Chances are, someone reading this sentence has seen a video of the NYPD committing assault or other abuse on the streets of New York City—likely within the past week.
Social media has changed the dynamics of witnessing police misconduct of all types, from discrimination to extrajudicial murder. But previously in New York, the right to make a complaint as a witness was limited to people who were physically present.
Now, with a new ruling from the New York County Supreme Court’s Appellate Division (First Department), a person witnessing misconduct online can file a complaint with the NYC Civilian Complaint Review Board (CCRB), the largest official police accountability agency in the nation. That’s a big upgrade from hoping that your tweet is seen by an in-person witness.
Confirmation of this change follows litigation that started after a city regulation was amended to allow “reporting non-witnesses” to petition CCRB. Police unions are used to bullying politicians and regulators to avoid meaningful accountability, and Pat Lynch, president of the Patrolmen’s Benevolent Association (PBA), duly filed a lawsuit* to block the amendment.
Even judges are no longer so willing to give cops a pass for everything.
Lynch and others who want the CCRB to ignore viral videos of officers abusing people in broad daylight scored an initial win from Manhattan Judge Melissa A. Crane, who found that the new regulation would cause a “mass influx of complaints based on unreliable information.”
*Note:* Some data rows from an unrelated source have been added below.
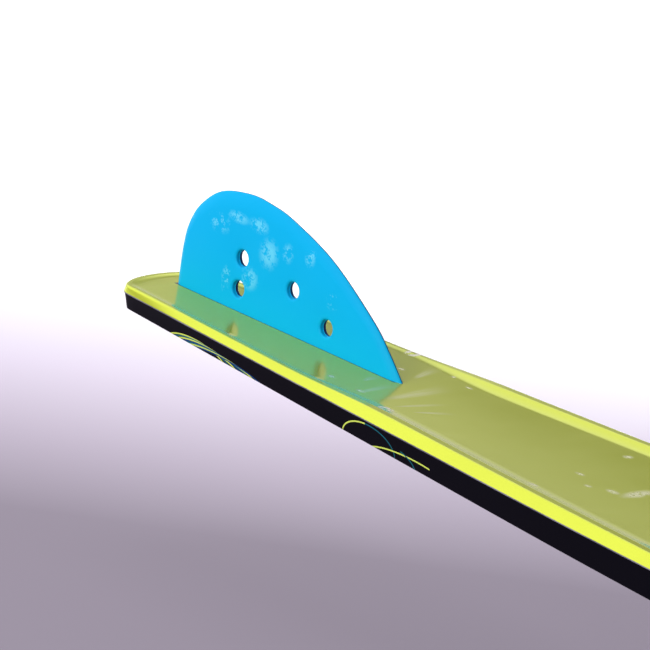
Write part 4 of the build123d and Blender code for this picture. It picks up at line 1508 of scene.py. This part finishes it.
@dataclass(frozen=True)
class Studio:
    """The camera, the paper floor and the lights."""

    azimuth: float = 45.526
    elevation: float = 16.257
    roll: float = 8.223
    distance: float = 2.5
    lens: float = 269.0
    aim_from_fin: tuple[float, float, float] = (0.1145, 0.0026, 0.01201)
    windows: tuple[Window, ...] = (
        Window((-0.788, -0.287, 0.545), (0.6, 0.9), (0.05, 0.2), 1.6),
        Window((-0.685, 0.54, 0.488), (0.9, 0.97), (0.335, 0.45), 1.4),
    )
    softboxes: tuple[Softbox, ...] = (
        Softbox("side_softbox", (0.2, -2.5, 0.9), (0.1, 0.0, 0.0), 1.9, 1.6, 5.9),
        Softbox("floor_light", (-1.9, 1.9, 2.4), (-1.7, 1.7, -0.14), 2.4, 2.4, 4.0, 60.0),
    )

    def back(self) -> Vector:
        """Direction from the object to the camera."""
        turn, lift = math.radians(self.azimuth), math.radians(self.elevation)
        return Vector((math.sin(turn) * math.cos(lift), -math.cos(turn) * math.cos(lift), math.sin(lift)))

    def camera(self, aim: Vector) -> None:
        """Sets up the camera so that it looks at a point."""
        back, roll = self.back(), math.radians(self.roll)
        right = (-back).cross(Vector((0.0, 0.0, 1.0))).normalized()
        up = right.cross(-back)
        side = right * math.cos(roll) + up * math.sin(roll)
        top = up * math.cos(roll) - right * math.sin(roll)
        data = bpy.data.cameras.new("camera")
        data.lens = self.lens
        data.sensor_width = 36.0
        data.clip_start = 0.05
        data.clip_end = 200.0
        camera = bpy.data.objects.new("camera", data)
        turned = Matrix((side, top, back)).transposed().to_4x4()
        camera.matrix_world = Matrix.Translation(aim + back * self.distance) @ turned
        bpy.context.scene.collection.objects.link(camera)
        bpy.context.scene.camera = camera

    def floor(self) -> None:
        """Lays a large pale paper floor that glows a little, with painted shade and light on it: a grey band on
        its near side stands in for soft shadow and the fall-off of the light there, and beyond it the floor is
        painted brighter up to white.
        """
        bm = bmesh.new()
        bmesh.ops.create_grid(bm, x_segments=1, y_segments=1, size=60.0)
        mesh = bpy.data.meshes.new("floor")
        bm.to_mesh(mesh)
        bm.free()
        floor = bpy.data.objects.new("floor", mesh)
        floor.location.z = CAD_BOX[0][2] - 0.0005
        bpy.context.scene.collection.objects.link(floor)
        made = Material("floor_paper", (0.8, 0.78, 0.84), 0.9, Specular_IOR_Level=0.1, Emission_Strength=0.62)
        shader = made.shader
        back = self.back()
        away = Vector((-back.x, -back.y, 0.0)).normalized()
        distance = shader.vector("DOT_PRODUCT", made.place(), tuple(away))
        span = shader.add("ShaderNodeMapRange", {0: distance, 1: -4.0, 2: 0.9}).outputs[0]
        shade = shader.add("ShaderNodeValToRGB", {0: span})
        # Painted shade and light along the view: pale near the camera, then a grey band of painted shadow, then
        # brighter to white far away.
        stops = ((0.0, (0.85, 0.82, 0.88)), (0.5, (0.31, 0.27, 0.335)), (0.898, (0.31, 0.27, 0.335)),
                 (0.923, (0.5, 0.44, 0.54)), (0.954, (0.74, 0.67, 0.8)), (1.0, (1.0, 1.0, 1.0)))
        ramp = shade.color_ramp
        ramp.elements[0].position, ramp.elements[1].position = stops[0][0], stops[-1][0]
        for place, _ in stops[1:-1]:
            ramp.elements.new(place)
        for element, (_, colour) in zip(ramp.elements, stops):
            element.color = (*colour, 1.0)
        # Painted light: the floor also glows with the same gradient, so it is partly self-lit.
        made.put("Base Color", shader.mix(0.45, shade.outputs[0], (0.0, 0.0, 0.0)))
        made.put("Emission Color", shade.outputs[0])
        mesh.materials.append(made.data)

    def world(self) -> None:
        """Makes the room's dim light, which is brightest near the horizon."""
        world = bpy.data.worlds.new("studio")
        bpy.context.scene.world = world
        world.use_nodes = True
        shader = Shader(world.node_tree)
        background = world.node_tree.nodes["Background"]
        sky = shader.add("ShaderNodeTexCoord").outputs["Generated"]
        height = shader.parts(sky)[2]
        back = self.back()
        behind = shader.vector("DOT_PRODUCT", sky, (-back.x, -back.y, 0.0))
        glow = shader.mix(shader.ramp(height, 0.262, 0.325), (0.72, 0.7, 0.74), (0.15, 0.145, 0.16))
        room = shader.mix(shader.ramp(behind, -0.1, 0.6), (0.14, 0.135, 0.15), glow)
        for window in self.windows:
            near = shader.vector("DOT_PRODUCT", sky, window.direction)
            lit = shader.math("MULTIPLY", shader.ramp(near, *window.cone), shader.ramp(height, *window.sill))
            room = shader.mix(lit, room, (window.radiance,) * 3)
        seen = shader.add("ShaderNodeLightPath").outputs["Is Camera Ray"]
        shader.set(background.inputs["Color"], shader.mix(seen, room, (0.95, 0.94, 0.97)))
        background.inputs["Strength"].default_value = 1.0

    def make(self) -> None:
        """Builds the whole studio."""
        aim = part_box("fin_a")[0] + Vector(self.aim_from_fin)
        bpy.context.scene.view_settings.view_transform = "Standard"
        self.camera(aim)
        self.floor()
        self.world()
        for softbox in self.softboxes:
            softbox.hang(aim)


def main() -> None:
    """Builds the studio and the pair of skis."""
    logging.basicConfig(level=logging.INFO, format="%(name)s %(message)s")
    make_effects()
    Studio().make()
    plan = Plan()
    shells = [SkiShell(ski, plan) for ski in "ab"]
    fins = [FinBlade(ski) for ski in "ab"]
    finishes = Finishes({shell.ski: shell.origin for shell in shells}, {fin.ski: fin.origin for fin in fins})
    for shell in shells:
        shell.make(finishes)
    for fin in fins:
        fin.make(finishes)
        Binding(fin.ski).make(finishes)
    dress(finishes)


if __name__ == "__main__":
    main()
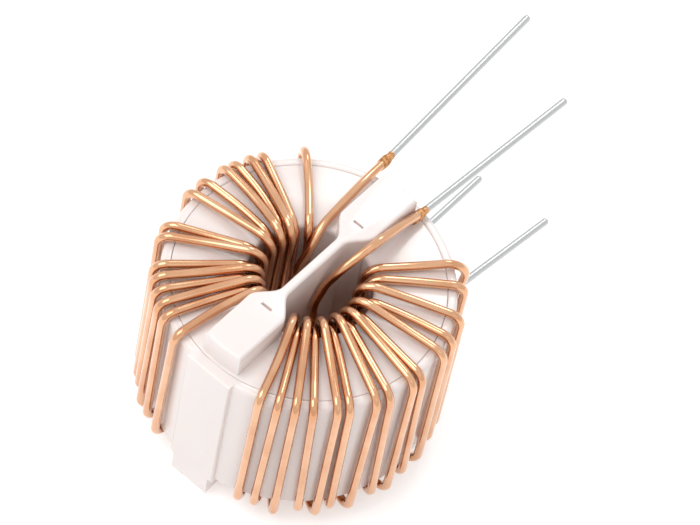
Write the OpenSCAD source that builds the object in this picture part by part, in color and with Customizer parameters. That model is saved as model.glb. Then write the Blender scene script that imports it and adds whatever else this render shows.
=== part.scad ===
// Toroidal common-mode choke: a ferrite ring in a two-part plastic case with a separator bar,
// and two hand-wound coils of enamelled copper wire whose tinned ends point along +X.
// It lies on its rear bar: Z = 0 is the underside of that bar, and Z is the ring's axis.

/* [Case] */
// Outer diameter of the ring case
case_od = 30; // [28:0.5:36]
// Diameter of the bore through the case
bore_d = 13; // [12.5:0.25:14]
// Height of the case between its two flat faces
case_h = 18.4; // [16:0.2:22]
// Thickness of the outer rim beside the lid
rim_t = 1.0; // [0.8:0.1:1.4]
// Width of the ledge that the lid lies on
ledge_w = 0.5; // [0.3:0.1:0.8]
// Thickness of the tube that lines the bore
tube_t = 0.9; // [0.7:0.1:1.2]
// Thickness of the rear floor
floor_t = 1.0; // [0.8:0.1:1.4]
// Thickness of the front lid
lid_t = 1.0; // [0.8:0.1:1.4]
// Rounding of the case's outer and bore edges
edge_r = 0.5; // [0.3:0.05:0.7]
// Gap around the lid, the fine line inside the rim
lid_gap = 0.12; // [0.06:0.02:0.2]

/* [Separator] */
// How far the bars stand out from the two faces
bar_rise = 2.85; // [2.6:0.05:3.4]
// Width of the bars on the ring
bar_w = 4.6; // [4:0.1:5]
// Distance from the case's edge to the rounded end of a bar
bar_setback = 1.35; // [1.2:0.05:1.8]
// Rounding along the top edges of the bars
bar_edge_r = 0.35; // [0.2:0.05:0.5]
// Thickness of the web across the bore
web_t = 1.0; // [0.8:0.05:1.2]
// Length of the straight, thin middle of the web
web_len = 8; // [7:0.25:9]
// Distance over which the web widens to the bar
flare_len = 3.2; // [2.8:0.1:4]
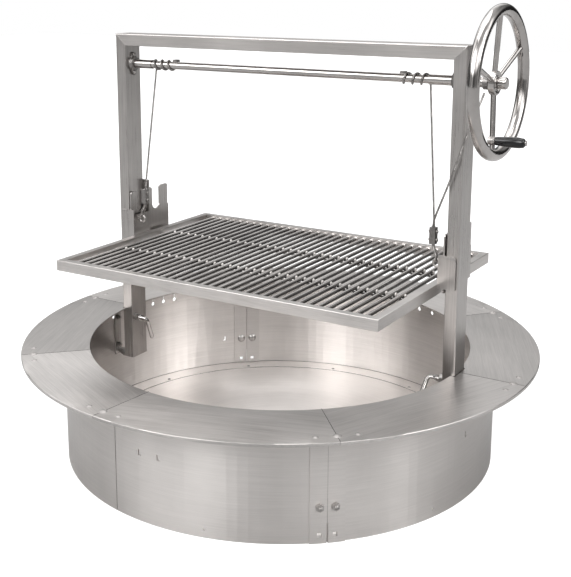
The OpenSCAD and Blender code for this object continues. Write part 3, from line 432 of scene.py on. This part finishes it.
WALL_STEEL = steel("rolled_wall_steel", warm(0.5), warm(0.6), 0.34, 0.42,
                   grain="wall", along=5.0, across=620.0, stretch=0.88, bump=0.03)
# The wall's own steel made lighter for its inner face: painted light
INNER_WALL_LIT_STEEL = steel("inner_wall_painted_light_steel", warm(0.54), warm(0.68), 0.36, 0.44,
                         grain="wall", along=5.0, across=620.0, stretch=0.85, bump=0.03)
# The spun floor is made far lighter than the rest of the steel: painted light for the overhead light it
# catches
FLOOR_LIT_STEEL = steel("spun_floor_painted_light_steel", warm(0.78), warm(0.92), 0.3, 0.42,
                    grain="round", along=2.0, across=900.0, stretch=0.85, bump=0.02)
UPRIGHT_STEEL = steel("upright_tube_steel", warm(0.3), warm(0.48), 0.24, 0.36, grain="z",
                      stretch=0.4, bump=0.03)
LEVEL_STEEL = steel("level_tube_steel", warm(0.4), warm(0.52), 0.26, 0.36, grain="x",
                    stretch=0.3, bump=0.03)
RAIL_STEEL = steel("grate_rail_steel", warm(0.42), warm(0.58), 0.28, 0.4, grain="level", along=30.0,
                   stretch=0.5, bump=0.03)
# The rods' undersides are painted darker as shade, down to this share of their colour
ROD_STEEL = steel("grate_rod_steel", warm(0.3), warm(0.56), 0.18, 0.32,
                  grain="y", along=20.0, stretch=0.0, shade_below=0.08)
BRIGHT_STEEL = steel("polished_steel", warm(0.33), warm(0.46), 0.07, 0.18,
                     grain="none", across=40.0, bump=0.02, stretch=0.0)
SHAFT_STEEL = steel("ground_shaft_steel", warm(0.32), warm(0.48), 0.1, 0.2,
                    grain="x", across=500.0, stretch=0.3)
FASTENER_STEEL = steel("fastener_steel", warm(0.3), warm(0.46), 0.26, 0.4,
                       grain="none", across=300.0, stretch=0.0)
SCREW_STEEL = steel("brushed_screw_steel", warm(0.3), warm(0.4), 0.5, 0.62,
                    grain="none", across=300.0, stretch=0.0)
DULL_STEEL = steel("dull_cast_steel", warm(0.14), warm(0.28), 0.3, 0.5,
                   grain="none", across=500.0, bump=0.2, stretch=0.0)
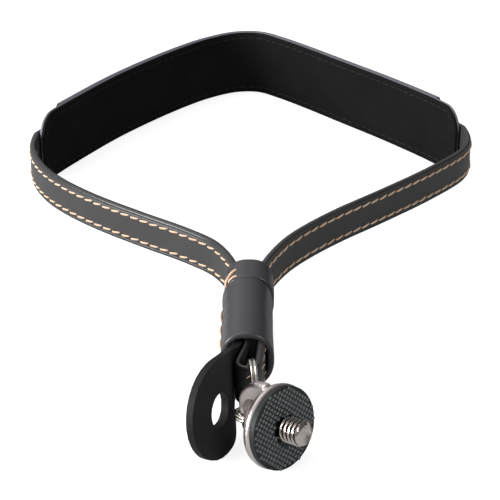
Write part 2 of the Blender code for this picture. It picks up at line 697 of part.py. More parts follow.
def hang(pieces, collection):
    """Hangs each loose piece from an empty on the line about which it swings, in a chain from the strap."""
    swings = (("large_ring_joint", LARGE_RING_PIVOT, LARGE_RING_SWING),
              ("small_ring_joint", SMALL_RING_PIVOT, SMALL_RING_SWING),
              ("adapter_joint", ADAPTER_PIVOT, ADAPTER_SWING))
    holder = None
    for piece, (name, pivot, swing) in zip(pieces, swings):
        joint = bpy.data.objects.new(name, None)
        collection.objects.link(joint)
        joint.matrix_world = Matrix.Translation(pivot) @ swing.to_track_quat("Z", "Y").to_matrix().to_4x4()
        bpy.context.view_layer.update()
        piece.parent = joint
        piece.matrix_parent_inverse = joint.matrix_world.inverted()
        if holder:
            joint.parent = holder
            joint.matrix_parent_inverse = holder.matrix_world.inverted()
        holder = joint


def stand_on_origin(collection):
    """Moves everything so that the origin lies under the middle of the whole, on the table."""
    bpy.context.view_layer.update()
    graph = bpy.context.evaluated_depsgraph_get()
    low = Vector((math.inf,) * 3)
    high = -low
    for piece in collection.objects:
        if piece.type != "MESH":
            continue
        evaluated = piece.evaluated_get(graph)
        mesh = evaluated.to_mesh()
        for vertex in mesh.vertices:
            place = piece.matrix_world @ vertex.co
            low = Vector(map(min, low, place))
            high = Vector(map(max, high, place))
        evaluated.to_mesh_clear()
    middle = Vector((0.5 * (low.x + high.x), 0.5 * (low.y + high.y), low.z))
    for scene_object in bpy.data.objects:
        if scene_object.parent is None:
            scene_object.location -= middle


def main():
    clear_scene()
    strap = new_collection("gimbal_hand_strap")
    cutters = new_collection("cutters")
    inner = make_pad(strap)
    make_cover(inner, strap)
    make_strap(inner, strap)
    make_sleeve(strap)
    make_keeper(strap)
    make_tab(strap, cutters)
    rings = make_rings(strap)
    adapter = make_adapter(strap, cutters)
    hang([*rings, adapter], strap)
    stand_on_origin(strap)


main()
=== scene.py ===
"""Looks of a gimbal hand strap: leather loop, keeper, sleeve, split rings, screw adapter and guard tab."""

import math

import bmesh
import bpy
from mathutils import Matrix, Vector
from mathutils.geometry import interpolate_bezier


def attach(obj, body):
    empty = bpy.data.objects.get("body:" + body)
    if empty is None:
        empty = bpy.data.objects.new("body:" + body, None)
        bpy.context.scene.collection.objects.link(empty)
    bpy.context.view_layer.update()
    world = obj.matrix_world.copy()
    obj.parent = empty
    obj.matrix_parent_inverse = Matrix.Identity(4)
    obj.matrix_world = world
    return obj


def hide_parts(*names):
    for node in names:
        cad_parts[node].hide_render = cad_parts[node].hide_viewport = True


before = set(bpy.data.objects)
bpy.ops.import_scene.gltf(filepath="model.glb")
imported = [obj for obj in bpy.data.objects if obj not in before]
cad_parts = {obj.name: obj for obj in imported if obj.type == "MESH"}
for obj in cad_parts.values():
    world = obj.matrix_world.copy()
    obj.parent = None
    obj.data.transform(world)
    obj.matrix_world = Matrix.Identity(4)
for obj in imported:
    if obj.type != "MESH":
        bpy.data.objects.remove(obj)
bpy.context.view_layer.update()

MM = 0.001
ROOT = "strap"
LARGE_RING = "large_ring"
SMALL_RING = "small_ring"
ADAPTER = "adapter"
# From the frame in which the routes are measured to the part's own one
SHIFT = Vector((-0.3881, -27.0515, 0.0092)) * MM
# Height of the strap's middle line above the table
MIDDLE = 11.25 * MM

# Strap
STRAP_HALF = 5.6 * MM
STRAP_THICK = 1.9 * MM
STRAP_EDGE = 0.7 * MM
STRAP_GROOVE = 0.1 * MM
SKIVED = 1.2 / 1.9
SKIVE_START = 13.5 * MM
SKIVE_LENGTH = 3.5 * MM
STITCH_INSET = 2.1 * MM
STITCH_PITCH = 3.66 * MM
FOLD_CENTRE = Vector((-0.5, -66.9)) * MM
FOLD_RADIUS = 2.65 * MM
FOLD_HEADING = math.radians(2)
FOLD_ROW = 13.5 * MM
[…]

But a majority of the judges on the appellate panel reversed Judge Crane’s decision on May 28, and did not mince words in telling her to put her comments back in her pocket. It was a fitting sign of the nation’s mood, coming three days after Americans and the world first watched a white Minneapolis PD cop kneel on the windpipe of George Floyd until he died. Even judges are no longer so willing to give cops a pass for everything.
Responding to Judge Crane’s central qualm, the panel found that the CCRB had more than adequate means to sift out bunk online allegations from those with grounds. The amended regulation lists factors like “the nature and/or severity of the alleged misconduct” and “the numbers of complaints received by the Board regarding the incident” among those that the CCRB should consider when deciding whether to open an investigation.
The CCRB was founded in 1993, and has long faced criticism from people harmed by police violence for being gutless and weak. After NYPD officers were caught on video throwing a visibly pregnant woman to the ground and beating her in 2015, one officer simply lost a few vacation days. Dennis Flores, who formed a police accountability group called El Grito in Sunset Park, said “We all believe the CCRB is a joke. It’s a waste of time.”
Mild consequences for brutality are unfortunately part of the CCRB’s deal with the city, which requires the NYPD to consent to the agency’s oversight power. Despite that agreement, the city’s main police union trashes the CCRB in the media, with one 2019 newspaper ad paid for by the union portraying the agency as a cloaked gravedigger burying people’s jobs.
Amid built-in limitations, the CCRB has made significant efforts to make its work more effective. In 2015, Mina Malik, its former executive director, added “an option for complainants or victims to disclose their sexual orientation or gender identity” to the CCRB. During Malik’s tenure, the CCRB saw an uptick of substantiated complaints from 11 percent in 2010 to over 20 percent in 2015—an improvement she credited to “the availability of video evidence.”
In the CCRB’s statement on the result of the new lawsuit, Board Chair Fred Davie said: “The Appellate Division’s ruling today is a major step toward bringing our system of police accountability into the 21st century.” He continued, “In an age when anyone, anywhere can see police misconduct on social media, the evening news, or elsewhere, any requirement for an individual to have personally witnessed misconduct simply is an impediment to the disciplinary process.”
Another amended rule in dispute—which would have permitted the CCRB to investigate sexual misconduct claims against NYPD officers, instead of such complaints being investigated by an internal NYPD department—was thrown out, but only because the CCRB failed to go through the correct rulemaking process under law. The appellate panel did not suggest that this change would exceed CCRB’s authority, however, and the agency has promised to continue pursuing it through the rulemaking process.
Photo of NYPD at a recent Black Lives Matter protest by Helen Redmond.
*Patrick J. Lynch and the Patrolmen’s Benevolent Association of the City of New York v. New York City Civilian Complaint Review Board, Frederick Davie, and James P. O’Neill.